Par ailleurs, l'hôte de Liberté appelle les politiques, la société et l'Etat à prendre le relais des historiens. Ces derniers «ne peuvent pas à la fois écrire l'histoire et faire en sorte que la société s'en empare», dit-il. Stora salue la réhabilitation de Messali et le fait que son nom ait été attribué à l'aéroport de Tlemcen en soulignant que le travail qu'il lui a consacré «serait resté marginal s'il n'y avait pas eu ce geste politique».

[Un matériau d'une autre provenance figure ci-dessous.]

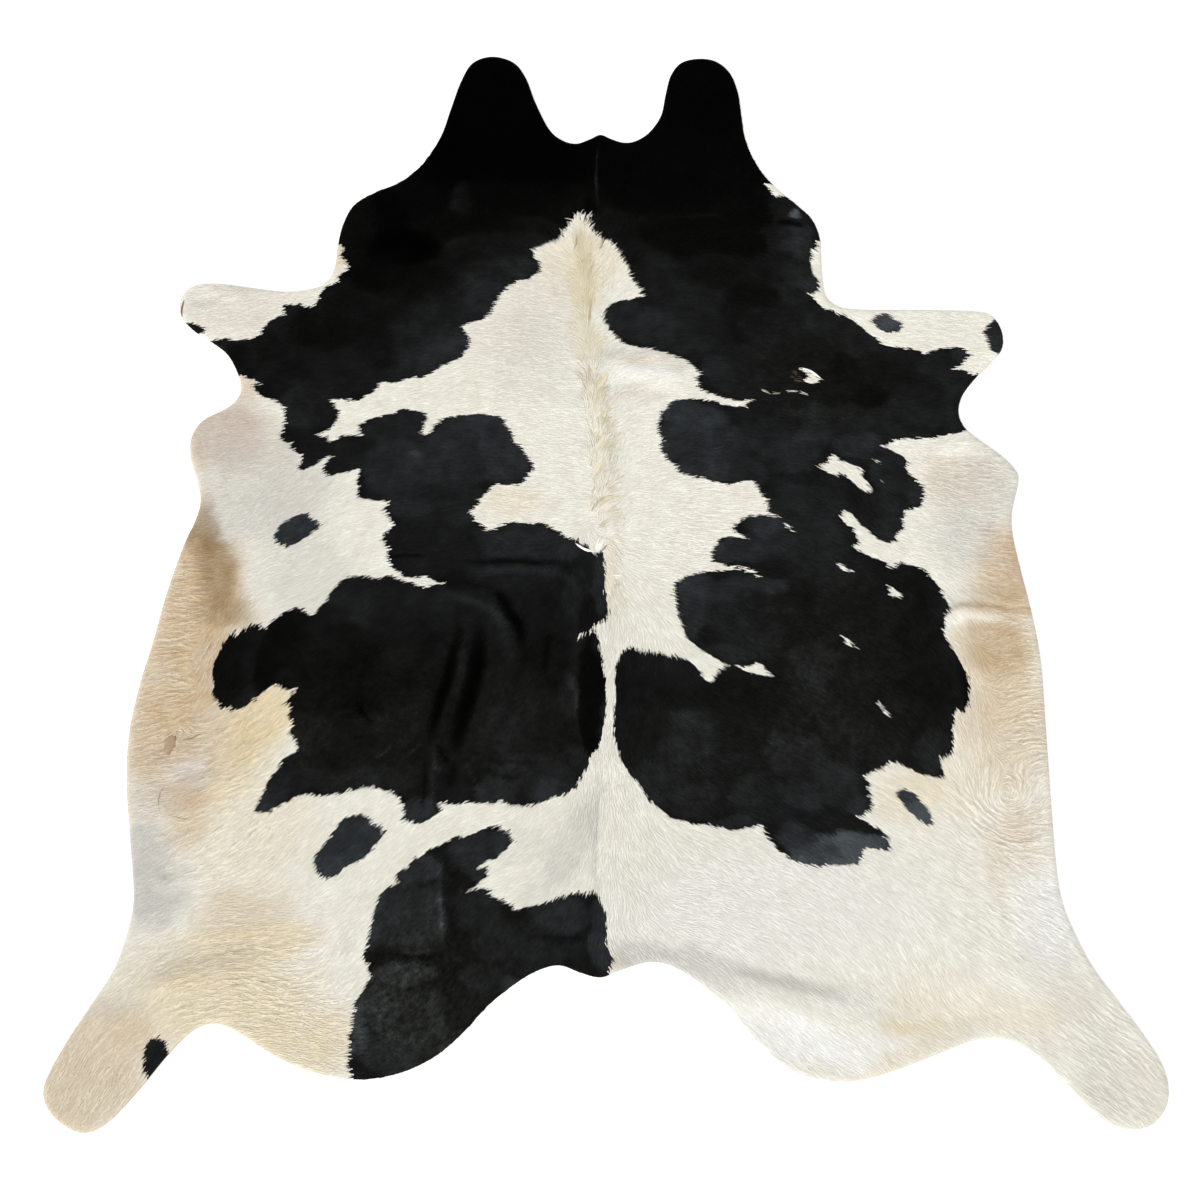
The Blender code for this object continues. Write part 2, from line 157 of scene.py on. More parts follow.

Benjamin Stora pense qu'il y a plusieurs formes par lesquelles la société peut relayer les historiens et témoigner sa reconnaissance à celles et ceux dont l'œuvre aura été éclairée par l'écriture de l'histoire. «Cela passe par les musées, les manuels scolaires, les noms de rue, les films, les places publiques», énumère-t-il.
Accès aux archives
Enfin, Benjamin Stora a plaidé pour un accès à «toute une série d'archives de l'Etat algérien, pour donner d'autres versions» et être «dans une relation égalitaire» vis-à-vis de la France dans l'écriture de l'histoire, «au lieu de tout attendre de la France, est-ce qu'elle va ouvrir ses archives ou pas ?» L'auteur de La Gangrène et l'oubli assure que la «commission mixte algéro-française» sur les archives existe toujours en précisant qu'il a assisté à une seule réunion de cette commission. Il ajoute que celle-ci travaille non pas «à la restitution des archives mais pour la libre consultation des archives».
Stora insiste sur «la responsabilité de l'Etat, de l'université, dans la formation des chercheurs» et sur «la liberté d'investigation» des historiens. «Il ne faut pas se contenter d'un seul point de vue. C'est comme ça qu'on devient historien», conseille-t-il.